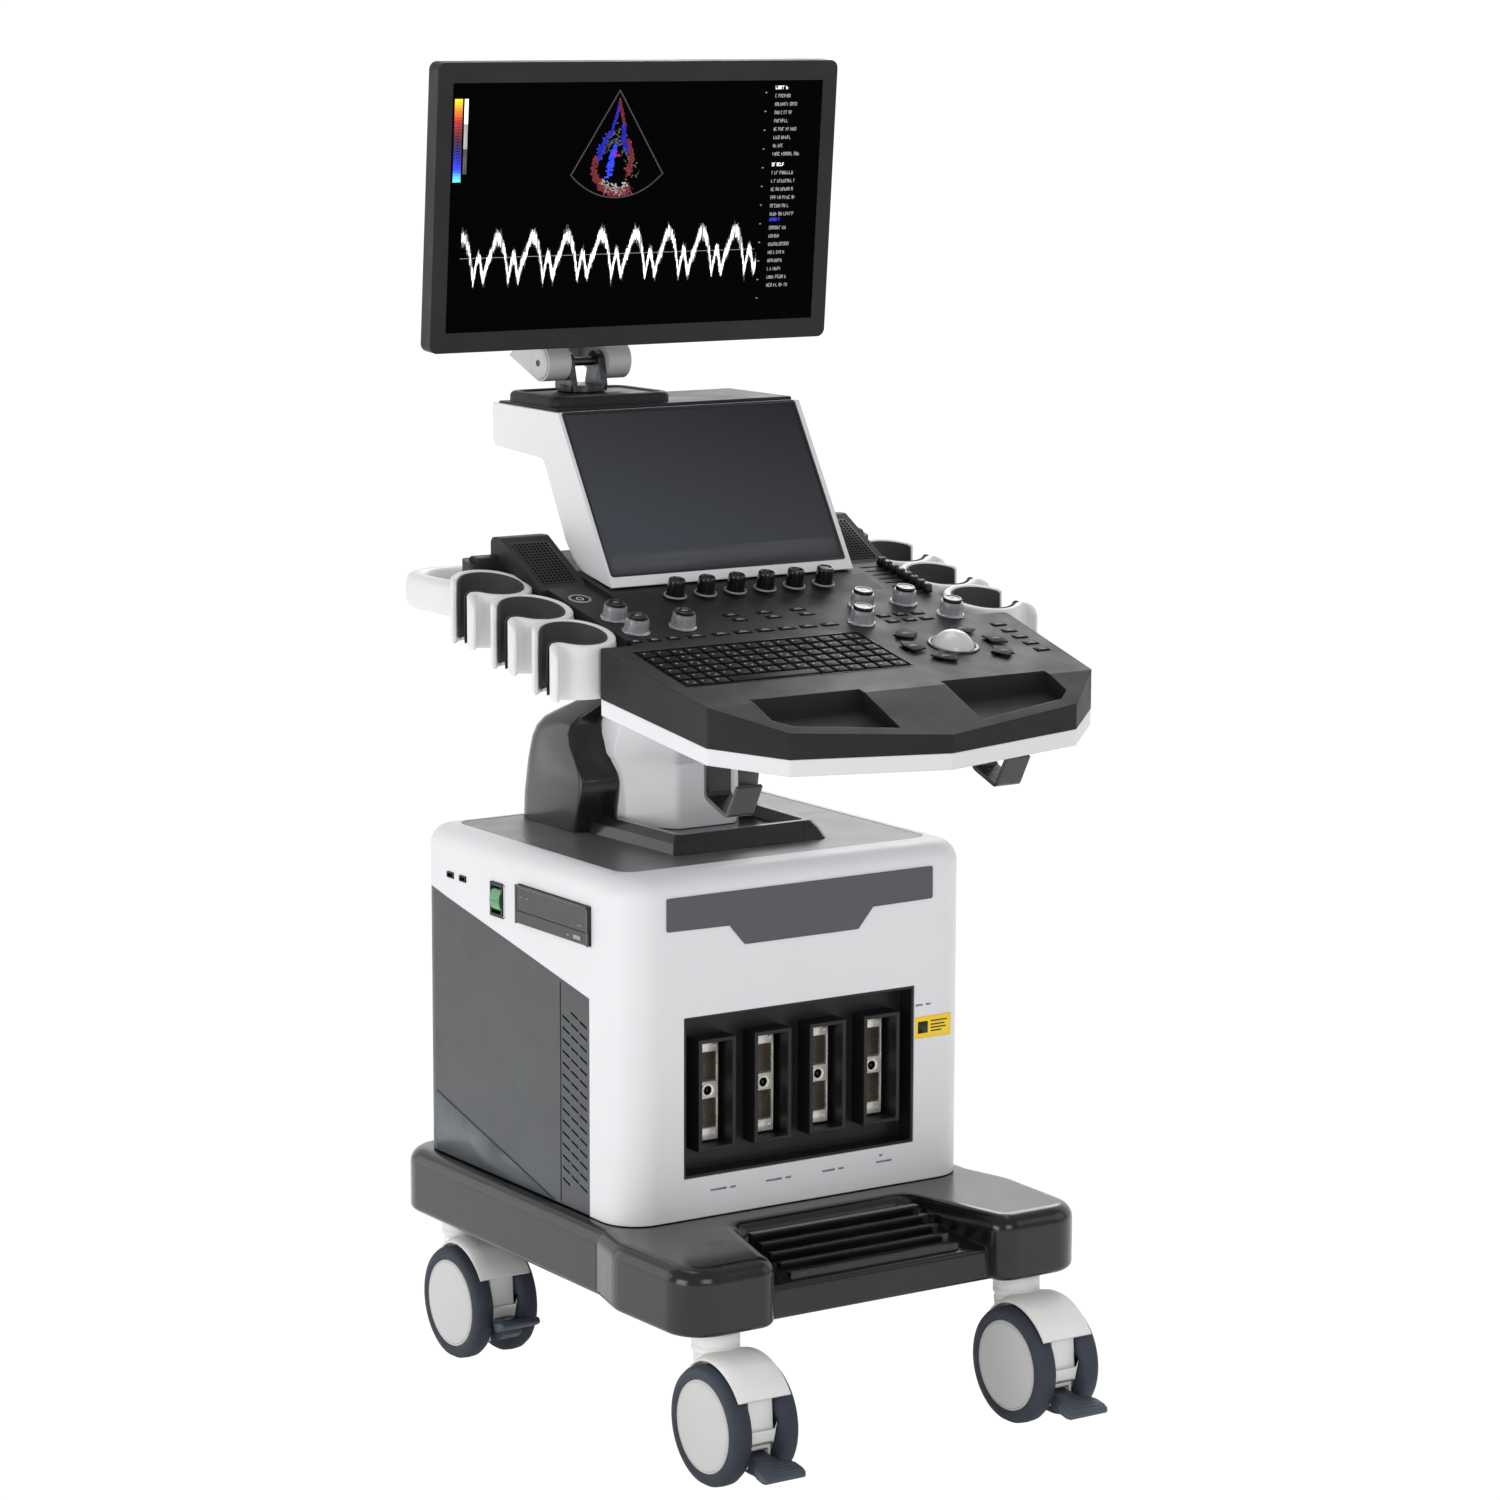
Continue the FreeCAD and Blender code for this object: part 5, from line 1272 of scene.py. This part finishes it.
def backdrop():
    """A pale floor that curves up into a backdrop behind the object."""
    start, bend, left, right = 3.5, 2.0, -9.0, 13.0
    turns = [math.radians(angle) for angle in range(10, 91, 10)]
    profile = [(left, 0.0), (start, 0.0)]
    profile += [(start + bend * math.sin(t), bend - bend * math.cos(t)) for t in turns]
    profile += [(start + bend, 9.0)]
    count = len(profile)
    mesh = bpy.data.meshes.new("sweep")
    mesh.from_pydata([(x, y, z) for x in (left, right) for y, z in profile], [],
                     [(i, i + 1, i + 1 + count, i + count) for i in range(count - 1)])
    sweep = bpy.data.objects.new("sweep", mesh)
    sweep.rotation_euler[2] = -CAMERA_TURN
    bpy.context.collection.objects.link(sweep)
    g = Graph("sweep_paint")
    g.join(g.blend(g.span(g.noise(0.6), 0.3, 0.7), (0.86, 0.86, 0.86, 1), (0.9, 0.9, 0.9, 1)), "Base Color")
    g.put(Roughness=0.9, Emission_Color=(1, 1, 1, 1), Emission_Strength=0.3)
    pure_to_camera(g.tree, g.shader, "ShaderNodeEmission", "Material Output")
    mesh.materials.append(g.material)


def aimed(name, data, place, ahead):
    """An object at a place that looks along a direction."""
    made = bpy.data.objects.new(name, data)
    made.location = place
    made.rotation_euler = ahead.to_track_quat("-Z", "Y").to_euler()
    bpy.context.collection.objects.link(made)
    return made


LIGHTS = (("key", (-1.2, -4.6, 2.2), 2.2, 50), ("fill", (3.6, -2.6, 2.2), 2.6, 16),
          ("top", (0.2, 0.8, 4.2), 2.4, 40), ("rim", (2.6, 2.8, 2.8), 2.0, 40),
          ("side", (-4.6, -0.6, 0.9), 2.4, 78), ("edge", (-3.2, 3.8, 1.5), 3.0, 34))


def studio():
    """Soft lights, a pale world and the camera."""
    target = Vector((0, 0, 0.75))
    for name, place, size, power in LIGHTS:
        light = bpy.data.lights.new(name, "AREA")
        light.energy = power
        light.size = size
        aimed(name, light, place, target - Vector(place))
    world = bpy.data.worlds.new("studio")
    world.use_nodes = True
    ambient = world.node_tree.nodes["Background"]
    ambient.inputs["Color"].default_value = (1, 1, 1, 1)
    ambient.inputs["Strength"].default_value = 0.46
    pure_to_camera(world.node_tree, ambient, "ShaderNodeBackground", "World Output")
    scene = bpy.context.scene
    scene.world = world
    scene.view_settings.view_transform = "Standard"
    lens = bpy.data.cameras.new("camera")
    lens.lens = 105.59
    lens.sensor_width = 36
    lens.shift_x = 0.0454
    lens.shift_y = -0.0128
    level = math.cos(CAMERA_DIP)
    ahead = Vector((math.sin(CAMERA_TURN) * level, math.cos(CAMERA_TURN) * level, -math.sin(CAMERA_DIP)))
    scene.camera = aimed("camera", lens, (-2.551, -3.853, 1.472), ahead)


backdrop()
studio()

▶ [Written exercise]:
Reproduce the full listing exactly.

▶ [Exercise answer]:
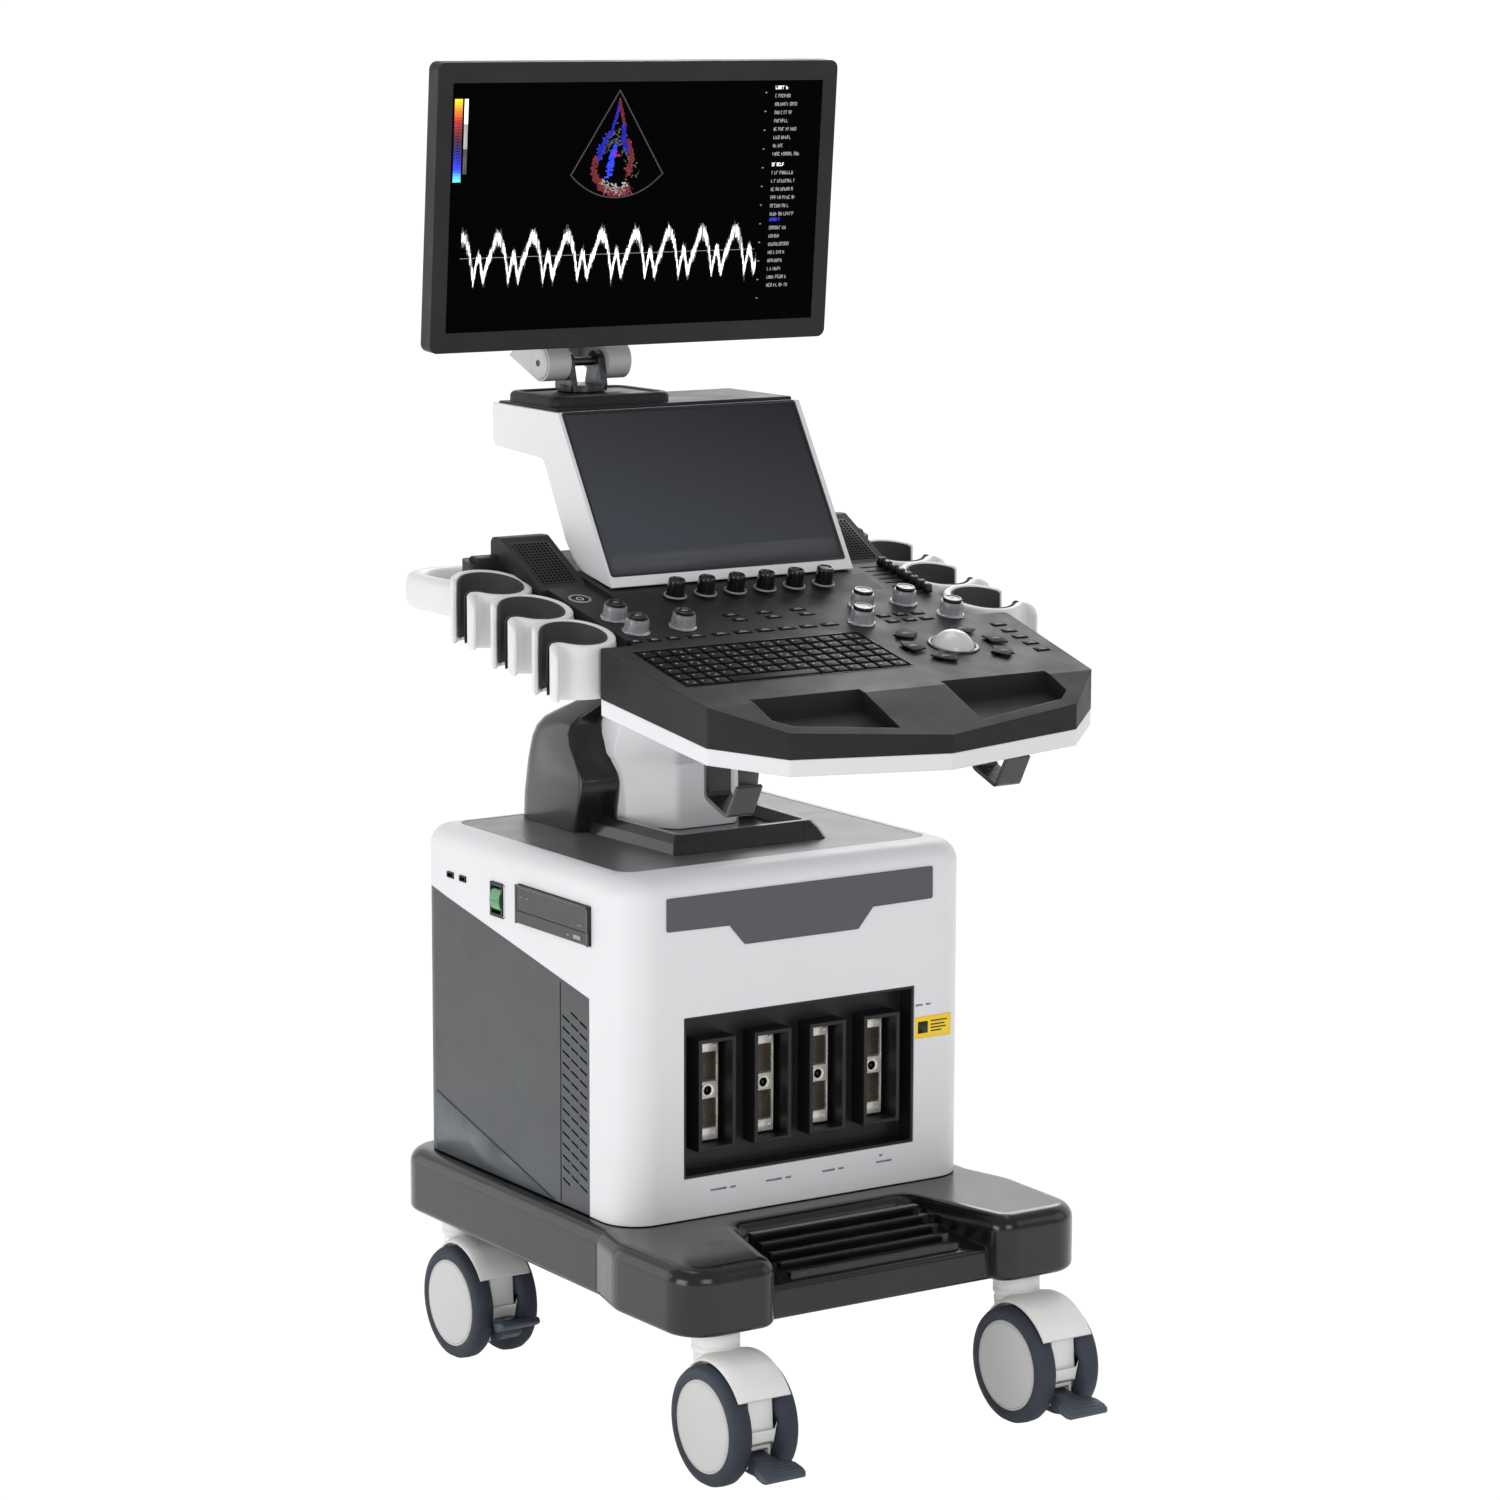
Continue the FreeCAD and Blender code for this object: part 5, from line 1272 of scene.py. This part finishes it.
def backdrop():
    """A pale floor that curves up into a backdrop behind the object."""
    start, bend, left, right = 3.5, 2.0, -9.0, 13.0
    turns = [math.radians(angle) for angle in range(10, 91, 10)]
    profile = [(left, 0.0), (start, 0.0)]
    profile += [(start + bend * math.sin(t), bend - bend * math.cos(t)) for t in turns]
    profile += [(start + bend, 9.0)]
    count = len(profile)
    mesh = bpy.data.meshes.new("sweep")
    mesh.from_pydata([(x, y, z) for x in (left, right) for y, z in profile], [],
                     [(i, i + 1, i + 1 + count, i + count) for i in range(count - 1)])
    sweep = bpy.data.objects.new("sweep", mesh)
    sweep.rotation_euler[2] = -CAMERA_TURN
    bpy.context.collection.objects.link(sweep)
    g = Graph("sweep_paint")
    g.join(g.blend(g.span(g.noise(0.6), 0.3, 0.7), (0.86, 0.86, 0.86, 1), (0.9, 0.9, 0.9, 1)), "Base Color")
    g.put(Roughness=0.9, Emission_Color=(1, 1, 1, 1), Emission_Strength=0.3)
    pure_to_camera(g.tree, g.shader, "ShaderNodeEmission", "Material Output")
    mesh.materials.append(g.material)


def aimed(name, data, place, ahead):
    """An object at a place that looks along a direction."""
    made = bpy.data.objects.new(name, data)
    made.location = place
    made.rotation_euler = ahead.to_track_quat("-Z", "Y").to_euler()
    bpy.context.collection.objects.link(made)
    return made


LIGHTS = (("key", (-1.2, -4.6, 2.2), 2.2, 50), ("fill", (3.6, -2.6, 2.2), 2.6, 16),
          ("top", (0.2, 0.8, 4.2), 2.4, 40), ("rim", (2.6, 2.8, 2.8), 2.0, 40),
          ("side", (-4.6, -0.6, 0.9), 2.4, 78), ("edge", (-3.2, 3.8, 1.5), 3.0, 34))


def studio():
    """Soft lights, a pale world and the camera."""
    target = Vector((0, 0, 0.75))
    for name, place, size, power in LIGHTS:
        light = bpy.data.lights.new(name, "AREA")
        light.energy = power
        light.size = size
        aimed(name, light, place, target - Vector(place))
    world = bpy.data.worlds.new("studio")
    world.use_nodes = True
    ambient = world.node_tree.nodes["Background"]
    ambient.inputs["Color"].default_value = (1, 1, 1, 1)
    ambient.inputs["Strength"].default_value = 0.46
    pure_to_camera(world.node_tree, ambient, "ShaderNodeBackground", "World Output")
    scene = bpy.context.scene
    scene.world = world
    scene.view_settings.view_transform = "Standard"
    lens = bpy.data.cameras.new("camera")
    lens.lens = 105.59
    lens.sensor_width = 36
    lens.shift_x = 0.0454
    lens.shift_y = -0.0128
    level = math.cos(CAMERA_DIP)
    ahead = Vector((math.sin(CAMERA_TURN) * level, math.cos(CAMERA_TURN) * level, -math.sin(CAMERA_DIP)))
    scene.camera = aimed("camera", lens, (-2.551, -3.853, 1.472), ahead)


backdrop()
studio()